5 Rules for Flying your Bicycle

Dear Eleanor and Wesley,

This week I discovered that flying bicycles are a real thing. Motorized bicycles that fly. We have been waiting for something even remotely resembling this technology since Back to the Future. Hopefully, by the time you are reading this scientists will have made good on Science Fiction’s promise of a hover-board by 2015 (Yeah, get cracking on that one science). In the meantime, some amazingly ambitious individuals in the Czech Republic put their collective brain power together and developed a personal helicopter that you can ride like an ExtraTerrestrial laden bicycle on the run. I can only assume that as you are coming of age, these devices will be ubiquitous in our society and begin to usher in the Jetsonian age of ease that the 80’s had always promised us. As with any new innovation, certain considerations and precautions ought to be taken. Here are my preemptive regulations:

1. Wear a helmet.

2. Look both ways, or I guess in all directions.

3. Avoid foreign airspace.

4. Take Dr. Ian Malcomb’s Jurassic Park based advice and do not simply ask whether we “could,” but whether you “should.” In fact, take this philosophy towards all technology that comes your way. Technology comes with three main promises: faster, better, cooler. These promises generally combine to make one main claim: You cannot live without ______. Yes, flying a bicycle would potentially be faster, arguably better, and most certainly cooler than pretty much any other way of getting around, but in the end the proverbial shine wears off.

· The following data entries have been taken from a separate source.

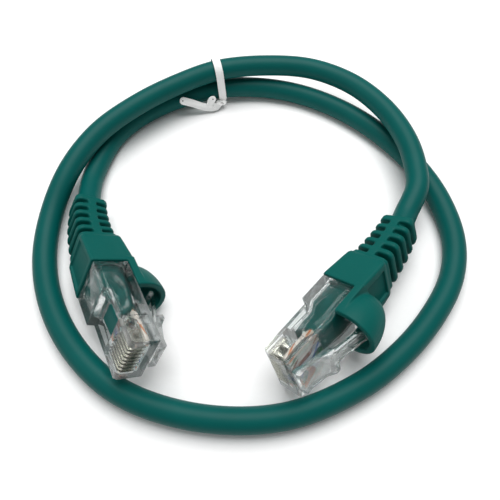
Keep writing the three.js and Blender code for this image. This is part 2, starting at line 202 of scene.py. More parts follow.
STRIPE_LEAD = 9  # mm along the wire for one turn of its spiral stripe
STRIPE_PITCH = 5.953  # mm along the wire from one stripe to the next
WAVE_RATE = 10  # radians that the wave texture turns in one unit at scale 1


def polyethylene(name, colour, stripe=None):
    """Polyethylene insulation, extruded on a copper wire: even, slightly waxy colour; the white
    wire of each pair carries a thin spiral stripe in its partner's colour."""
    made, tree = new_material(name)
    place = add_node(tree, "ShaderNodeTexCoord")
    mottle = add_node(tree, "ShaderNodeTexNoise",
                      {"Vector": place.outputs["Object"], "Scale": scale_of(0.6), "Detail": 2.0}).outputs[0]
    base = to_linear(colour)
    tint = add_node(tree, "ShaderNodeMix", {
        "Factor": mottle, "A": shade(base, 0.92), "B": base}, data_type="RGBA").outputs["Result"]
    if stripe:
        bands = add_node(tree, "ShaderNodeTexWave", {
            "Vector": place.outputs["UV"], "Scale": math.tau / WAVE_RATE * STRIPE_LEAD / STRIPE_PITCH,
            "Distortion": 0.0, "Detail": 0.0}, wave_type="BANDS", bands_direction="DIAGONAL")
        mask = add_node(tree, "ShaderNodeMapRange",
                        {"Value": bands.outputs["Fac"], "From Min": 0.86, "From Max": 0.94})
        tint = add_node(tree, "ShaderNodeMix", {
            "Factor": mask.outputs[0], "A": tint, "B": to_linear(stripe)},
            data_type="RGBA").outputs["Result"]
    gloss = add_node(tree, "ShaderNodeMapRange", {"Value": mottle, "To Min": 0.34, "To Max": 0.46})
    shader = add_node(tree, "ShaderNodeBsdfPrincipled", {
        "Base Color": tint, "Roughness": gloss.outputs[0], "IOR": 1.51})
    add_node(tree, "ShaderNodeOutputMaterial", {"Surface": shader.outputs[0]})
    return made


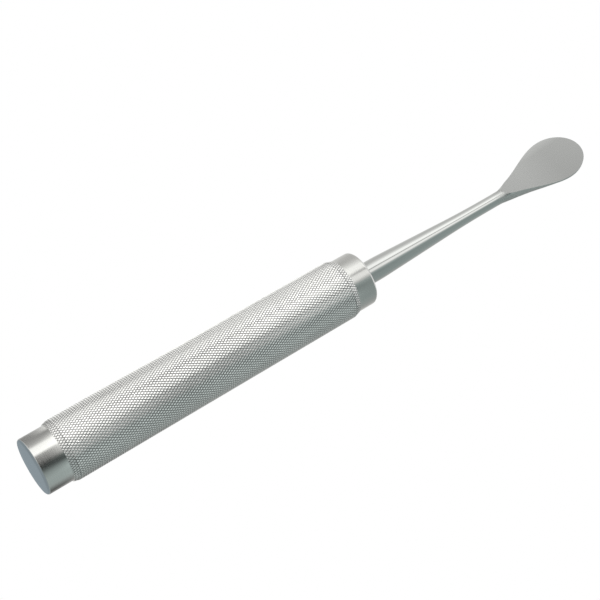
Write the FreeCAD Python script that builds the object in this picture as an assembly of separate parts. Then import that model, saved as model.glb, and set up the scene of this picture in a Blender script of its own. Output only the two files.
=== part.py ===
# Spinal elevator: a forged, spoon-shaped blade on a tapered shank, seated in a knurled round handle.
# The instrument stands on the handle's flat butt face. Its axis is +Z, from the butt to the blade's tip.
# The blade's ground face looks towards -Y. The origin is the centre of the butt face.
import FreeCAD, Part
import math
import os

Vector = FreeCAD.Vector
AXIS = Vector(0, 0, 1)
ORIGIN = Vector(0, 0, 0)

# Driving dimensions of the whole instrument, in millimetres.
overall_length = 280.0

# Handle: one turned bar with a knurled grip between two smooth, slightly smaller ends.
handle_length = 157.1
grip_diameter = 26.1
cap_diameter = 24.0
cap_length = 11.1
collar_diameter = 24.0
collar_length = 9.5
grip_chamfer_length = 2.2
grip_lip = 0.4
cap_edge_radius = 1.0
collar_edge_radius = 1.5

# Bore in the handle's front end, and the blade's tang that is brazed into it.
tang_diameter = 8.0
tang_length = 32.0
tang_chamfer = 0.8
braze_gap = 0.03
bore_end_gap = 1.5
drill_point_angle = 118.0
bore_mouth_chamfer = 0.5

# Shank: a short parallel root at the collar, then a long taper to a slender neck.
shank_root_diameter = 9.9
shank_root_length = 7.1
neck_diameter = 5.8
neck_to_tip = 53.7
root_ease = 2.2
neck_ease = 11.5
neck_land = 1.5

# Blade: plan outline, ground face and rounded back.
blade_width = 23.9
tip_length = 13.9
flare_length = 31.7
face_curve_radius = 271.0
face_hollow = 0.27
face_height_at_neck = 2.95
face_runout_radius = 15.0
face_runout_angle = 35.0
face_length = 44.3
back_thickness = 2.8
flank_thickness = 0.8
edge_thickness = 0.3

# Form of the forged back: squarer at the flare, lens-shaped from the widest place to the tip.
back_squareness = 4.4
boxed_share = 0.45
boxing_depth = 0.28
lens_share = 0.02

# Stock left above the ground face before it is ground away.
grinding_stock = 1.6
stock_share = 0.25
stock_squareness = 4.0
cutter_reach = 4.0
cutter_height = 18.0

# Fineness of the blank's sections.
flare_sections = 8
tip_sections = 7
last_tip_angle = 86.0
back_steps = 20
top_steps = 12
fine_steps = 600

# Places along the handle and the blade that follow from the sizes above.
handle_radius = grip_diameter / 2
cap_radius = cap_diameter / 2
collar_radius = collar_diameter / 2
grip_start = cap_length
grip_end = handle_length - collar_length
tang_radius = tang_diameter / 2
bore_radius = tang_radius + braze_gap
bore_depth = tang_length + bore_end_gap
root_radius = shank_root_diameter / 2
neck_radius = neck_diameter / 2
neck_x = overall_length - neck_to_tip
root_end_x = handle_length + shank_root_length
half_width = blade_width / 2
widest_x = overall_length - tip_length
flare_x = widest_x - flare_length
face_low_x = overall_length - face_length


def smooth_step(t):
    """An S-shaped rise from 0 to 1 that is level at both ends."""
    t = min(max(t, 0.0), 1.0)
    return t * t * (3 - 2 * t)


def mix(a, b, t):
    """The value a share t of the way from a to b."""
    return a + (b - a) * t


def place(along, across, out):
    """A point given by its distance along the axis from the butt, across the blade, and out of its face."""
    return Vector(-across, -out, along)


def line(x1, r1, x2, r2):
    """A straight edge of a turned profile, given as distances along the axis and radii."""
    return Part.LineSegment(place(x1, 0, r1), place(x2, 0, r2)).toShape()


def corner_arc(centre_x, centre_r, radius, start_deg, end_deg):
    """A round corner of a turned profile, with its angles measured from the axis outwards."""
    points = []
    for angle in (start_deg, (start_deg + end_deg) / 2, end_deg):
        a = math.radians(angle)
        points.append(place(centre_x + radius * math.cos(a), 0, centre_r + radius * math.sin(a)))
    return Part.Arc(*points).toShape()


def turned(edges):
    """A solid turned about the instrument's axis from a closed half profile."""
    wire = Part.Wire(Part.__sortEdges__(edges))
    solid = Part.Face(wire).revolve(ORIGIN, AXIS, 360)
    return solid if solid.Volume > 0 else solid.reversed()


def make_handle():
    """The handle: rounded butt, smooth cap, raised grip band, smooth collar and a blind front bore."""
    grip_step = min(grip_chamfer_length, (grip_end - grip_start) / 4)
    point_depth = bore_radius / math.tan(math.radians(drill_point_angle / 2))
    bore_end = handle_length - bore_depth
    mouth_radius = bore_radius + bore_mouth_chamfer
    edges = [
        line(0, 0, 0, cap_radius - cap_edge_radius),
        corner_arc(cap_edge_radius, cap_radius - cap_edge_radius, cap_edge_radius, 180, 90),
        line(cap_edge_radius, cap_radius, grip_start, cap_radius),
        line(grip_start, cap_radius, grip_start, cap_radius + grip_lip),
        line(grip_start, cap_radius + grip_lip, grip_start + grip_step, handle_radius),
        line(grip_start + grip_step, handle_radius, grip_end - grip_step, handle_radius),
        line(grip_end - grip_step, handle_radius, grip_end, collar_radius + grip_lip),
        line(grip_end, collar_radius + grip_lip, grip_end, collar_radius),
        line(grip_end, collar_radius, handle_length - collar_edge_radius, collar_radius),
        corner_arc(handle_length - collar_edge_radius, collar_radius - collar_edge_radius,
                   collar_edge_radius, 90, 0),
        line(handle_length, collar_radius - collar_edge_radius, handle_length, mouth_radius),
        line(handle_length, mouth_radius, handle_length - bore_mouth_chamfer, bore_radius),
        line(handle_length - bore_mouth_chamfer, bore_radius, bore_end, bore_radius),
        line(bore_end, bore_radius, bore_end - point_depth, 0),
        line(bore_end - point_depth, 0, 0, 0),
    ]
    return turned(edges)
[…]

We experienced this whole thing with cell phones. “Phone a friend anytime, anywhere.” “Constant contact.” “You’ll never be alone again.” The dark underbelly of tech “progress” is that people seem to feel more alone with cell phone technology than they ever did before it came along. When we finally do try to unplug for a moment, to be alone with our thoughts, we are dominated by a cognitively trained addiction to stare a screen every 5.23 seconds. Cell phones are great. But they have infiltrated, and in some cases hijacked, our human experience at almost every level. We have to get beyond the question: “Is it new?” and become far better at asking the question: “Is it worth it?” If, of course, the answer is yes for the flying bike just don’t let it take over your life.

5. Make sure you look cool. Alright that’s not a real one. But still, it is a flying bike. It shouldn’t be that hard to pull this one off.

I look forward to our family bike flights.